[Rows from an object dataset]
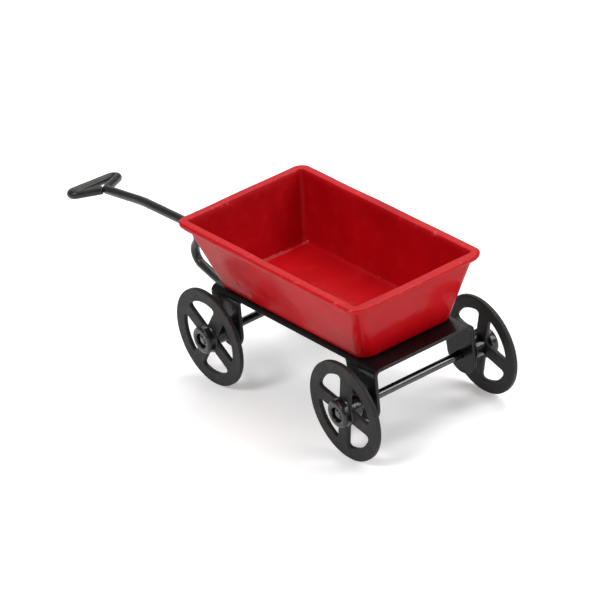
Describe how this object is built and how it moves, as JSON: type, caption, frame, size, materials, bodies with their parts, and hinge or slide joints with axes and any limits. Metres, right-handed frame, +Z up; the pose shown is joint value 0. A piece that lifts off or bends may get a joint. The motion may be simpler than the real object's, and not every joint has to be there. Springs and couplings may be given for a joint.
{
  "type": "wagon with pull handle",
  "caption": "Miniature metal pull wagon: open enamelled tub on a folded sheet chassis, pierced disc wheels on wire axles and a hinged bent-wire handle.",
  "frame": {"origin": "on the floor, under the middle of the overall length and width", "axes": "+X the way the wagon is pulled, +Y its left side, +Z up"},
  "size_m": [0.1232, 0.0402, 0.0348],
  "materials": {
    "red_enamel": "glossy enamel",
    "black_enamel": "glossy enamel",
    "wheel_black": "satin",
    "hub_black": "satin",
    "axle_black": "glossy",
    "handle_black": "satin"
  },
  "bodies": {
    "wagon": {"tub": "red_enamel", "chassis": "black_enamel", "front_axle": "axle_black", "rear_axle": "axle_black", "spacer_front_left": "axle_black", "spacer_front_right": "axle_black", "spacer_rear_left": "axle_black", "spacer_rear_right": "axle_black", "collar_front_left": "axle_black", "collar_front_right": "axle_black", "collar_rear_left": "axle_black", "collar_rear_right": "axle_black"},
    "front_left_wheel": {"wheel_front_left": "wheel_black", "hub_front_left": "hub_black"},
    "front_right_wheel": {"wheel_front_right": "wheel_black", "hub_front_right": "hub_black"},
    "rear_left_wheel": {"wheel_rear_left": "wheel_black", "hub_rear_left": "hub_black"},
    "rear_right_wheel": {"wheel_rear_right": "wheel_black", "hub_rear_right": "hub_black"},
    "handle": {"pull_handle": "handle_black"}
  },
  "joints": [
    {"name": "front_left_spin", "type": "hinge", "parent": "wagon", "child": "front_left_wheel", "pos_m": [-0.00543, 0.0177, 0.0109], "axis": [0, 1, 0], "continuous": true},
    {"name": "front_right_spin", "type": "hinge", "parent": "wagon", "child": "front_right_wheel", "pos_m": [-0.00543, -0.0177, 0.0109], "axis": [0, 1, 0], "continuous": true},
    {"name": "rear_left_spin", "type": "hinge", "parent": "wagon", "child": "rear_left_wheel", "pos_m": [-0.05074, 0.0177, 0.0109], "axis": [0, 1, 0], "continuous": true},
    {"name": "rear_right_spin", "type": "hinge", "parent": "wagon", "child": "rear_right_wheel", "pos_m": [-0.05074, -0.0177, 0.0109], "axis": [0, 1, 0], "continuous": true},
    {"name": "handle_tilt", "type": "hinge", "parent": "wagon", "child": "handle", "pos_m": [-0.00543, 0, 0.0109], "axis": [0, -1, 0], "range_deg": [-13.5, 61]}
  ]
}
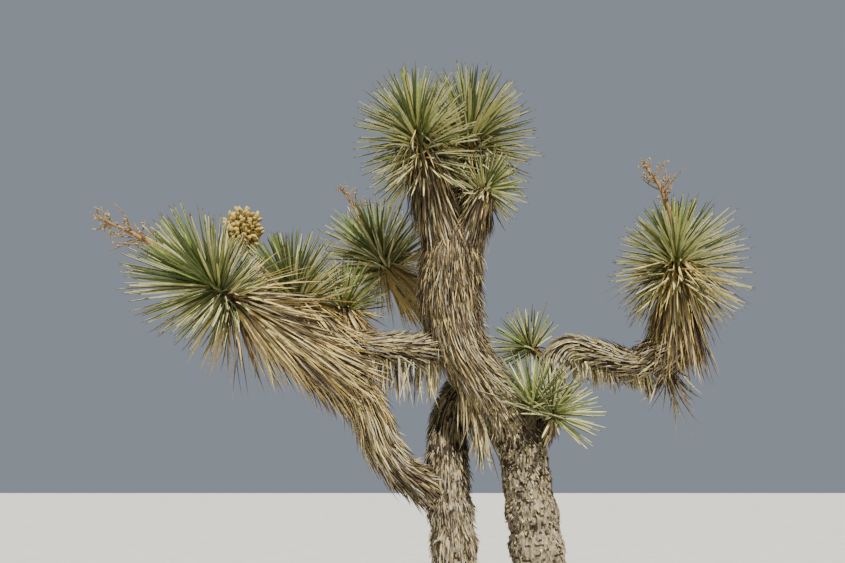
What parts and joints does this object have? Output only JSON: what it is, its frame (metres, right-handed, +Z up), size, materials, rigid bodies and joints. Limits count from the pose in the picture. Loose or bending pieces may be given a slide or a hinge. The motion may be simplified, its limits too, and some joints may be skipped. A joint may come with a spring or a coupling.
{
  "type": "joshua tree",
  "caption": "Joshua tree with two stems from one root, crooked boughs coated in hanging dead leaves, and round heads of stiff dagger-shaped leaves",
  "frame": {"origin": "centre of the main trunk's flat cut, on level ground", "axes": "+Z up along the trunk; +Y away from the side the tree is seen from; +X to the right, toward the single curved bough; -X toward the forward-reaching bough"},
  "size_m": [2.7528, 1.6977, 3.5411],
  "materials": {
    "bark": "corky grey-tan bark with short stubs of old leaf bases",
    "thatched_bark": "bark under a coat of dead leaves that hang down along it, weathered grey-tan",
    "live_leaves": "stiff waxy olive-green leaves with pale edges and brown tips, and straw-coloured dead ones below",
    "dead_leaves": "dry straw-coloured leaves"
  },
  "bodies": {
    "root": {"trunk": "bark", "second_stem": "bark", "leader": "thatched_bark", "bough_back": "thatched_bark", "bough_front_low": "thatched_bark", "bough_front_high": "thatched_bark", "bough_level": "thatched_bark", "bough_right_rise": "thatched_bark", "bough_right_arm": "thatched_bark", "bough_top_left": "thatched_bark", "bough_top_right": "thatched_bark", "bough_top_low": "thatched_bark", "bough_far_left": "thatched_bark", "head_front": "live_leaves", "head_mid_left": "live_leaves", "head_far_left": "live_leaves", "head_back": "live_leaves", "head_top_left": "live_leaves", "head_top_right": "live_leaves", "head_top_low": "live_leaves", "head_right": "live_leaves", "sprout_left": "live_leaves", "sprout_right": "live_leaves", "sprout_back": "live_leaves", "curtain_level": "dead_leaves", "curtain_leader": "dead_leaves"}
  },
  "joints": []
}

▶ **What is asked**
Return the lines above exactly, keeping every word.

▶ **Answer**
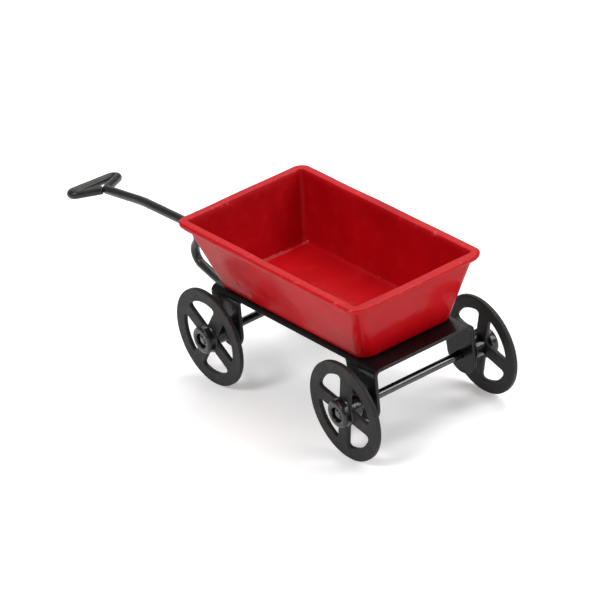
Describe how this object is built and how it moves, as JSON: type, caption, frame, size, materials, bodies with their parts, and hinge or slide joints with axes and any limits. Metres, right-handed frame, +Z up; the pose shown is joint value 0. A piece that lifts off or bends may get a joint. The motion may be simpler than the real object's, and not every joint has to be there. Springs and couplings may be given for a joint.
{
  "type": "wagon with pull handle",
  "caption": "Miniature metal pull wagon: open enamelled tub on a folded sheet chassis, pierced disc wheels on wire axles and a hinged bent-wire handle.",
  "frame": {"origin": "on the floor, under the middle of the overall length and width", "axes": "+X the way the wagon is pulled, +Y its left side, +Z up"},
  "size_m": [0.1232, 0.0402, 0.0348],
  "materials": {
    "red_enamel": "glossy enamel",
    "black_enamel": "glossy enamel",
    "wheel_black": "satin",
    "hub_black": "satin",
    "axle_black": "glossy",
    "handle_black": "satin"
  },
  "bodies": {
    "wagon": {"tub": "red_enamel", "chassis": "black_enamel", "front_axle": "axle_black", "rear_axle": "axle_black", "spacer_front_left": "axle_black", "spacer_front_right": "axle_black", "spacer_rear_left": "axle_black", "spacer_rear_right": "axle_black", "collar_front_left": "axle_black", "collar_front_right": "axle_black", "collar_rear_left": "axle_black", "collar_rear_right": "axle_black"},
    "front_left_wheel": {"wheel_front_left": "wheel_black", "hub_front_left": "hub_black"},
    "front_right_wheel": {"wheel_front_right": "wheel_black", "hub_front_right": "hub_black"},
    "rear_left_wheel": {"wheel_rear_left": "wheel_black", "hub_rear_left": "hub_black"},
    "rear_right_wheel": {"wheel_rear_right": "wheel_black", "hub_rear_right": "hub_black"},
    "handle": {"pull_handle": "handle_black"}
  },
  "joints": [
    {"name": "front_left_spin", "type": "hinge", "parent": "wagon", "child": "front_left_wheel", "pos_m": [-0.00543, 0.0177, 0.0109], "axis": [0, 1, 0], "continuous": true},
    {"name": "front_right_spin", "type": "hinge", "parent": "wagon", "child": "front_right_wheel", "pos_m": [-0.00543, -0.0177, 0.0109], "axis": [0, 1, 0], "continuous": true},
    {"name": "rear_left_spin", "type": "hinge", "parent": "wagon", "child": "rear_left_wheel", "pos_m": [-0.05074, 0.0177, 0.0109], "axis": [0, 1, 0], "continuous": true},
    {"name": "rear_right_spin", "type": "hinge", "parent": "wagon", "child": "rear_right_wheel", "pos_m": [-0.05074, -0.0177, 0.0109], "axis": [0, 1, 0], "continuous": true},
    {"name": "handle_tilt", "type": "hinge", "parent": "wagon", "child": "handle", "pos_m": [-0.00543, 0, 0.0109], "axis": [0, -1, 0], "range_deg": [-13.5, 61]}
  ]
}
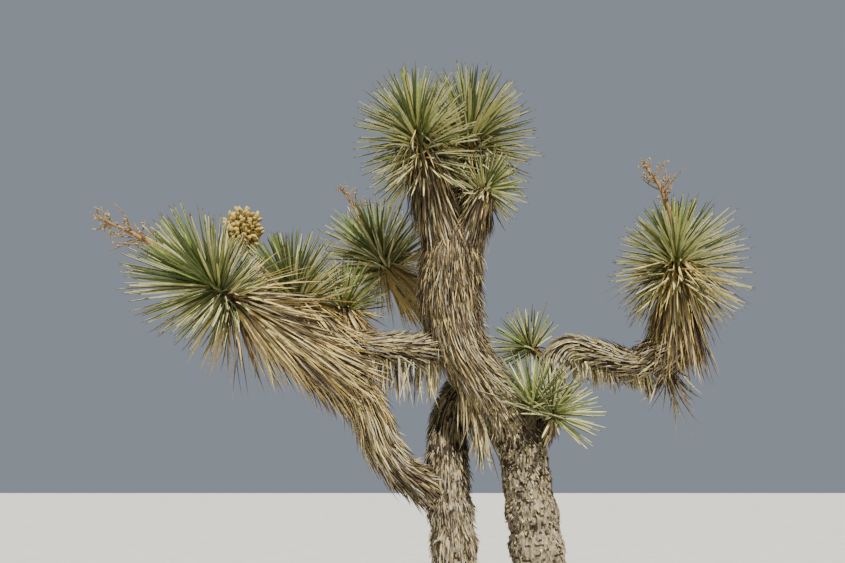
What parts and joints does this object have? Output only JSON: what it is, its frame (metres, right-handed, +Z up), size, materials, rigid bodies and joints. Limits count from the pose in the picture. Loose or bending pieces may be given a slide or a hinge. The motion may be simplified, its limits too, and some joints may be skipped. A joint may come with a spring or a coupling.
{
  "type": "joshua tree",
  "caption": "Joshua tree with two stems from one root, crooked boughs coated in hanging dead leaves, and round heads of stiff dagger-shaped leaves",
  "frame": {"origin": "centre of the main trunk's flat cut, on level ground", "axes": "+Z up along the trunk; +Y away from the side the tree is seen from; +X to the right, toward the single curved bough; -X toward the forward-reaching bough"},
  "size_m": [2.7528, 1.6977, 3.5411],
  "materials": {
    "bark": "corky grey-tan bark with short stubs of old leaf bases",
    "thatched_bark": "bark under a coat of dead leaves that hang down along it, weathered grey-tan",
    "live_leaves": "stiff waxy olive-green leaves with pale edges and brown tips, and straw-coloured dead ones below",
    "dead_leaves": "dry straw-coloured leaves"
  },
  "bodies": {
    "root": {"trunk": "bark", "second_stem": "bark", "leader": "thatched_bark", "bough_back": "thatched_bark", "bough_front_low": "thatched_bark", "bough_front_high": "thatched_bark", "bough_level": "thatched_bark", "bough_right_rise": "thatched_bark", "bough_right_arm": "thatched_bark", "bough_top_left": "thatched_bark", "bough_top_right": "thatched_bark", "bough_top_low": "thatched_bark", "bough_far_left": "thatched_bark", "head_front": "live_leaves", "head_mid_left": "live_leaves", "head_far_left": "live_leaves", "head_back": "live_leaves", "head_top_left": "live_leaves", "head_top_right": "live_leaves", "head_top_low": "live_leaves", "head_right": "live_leaves", "sprout_left": "live_leaves", "sprout_right": "live_leaves", "sprout_back": "live_leaves", "curtain_level": "dead_leaves", "curtain_leader": "dead_leaves"}
  },
  "joints": []
}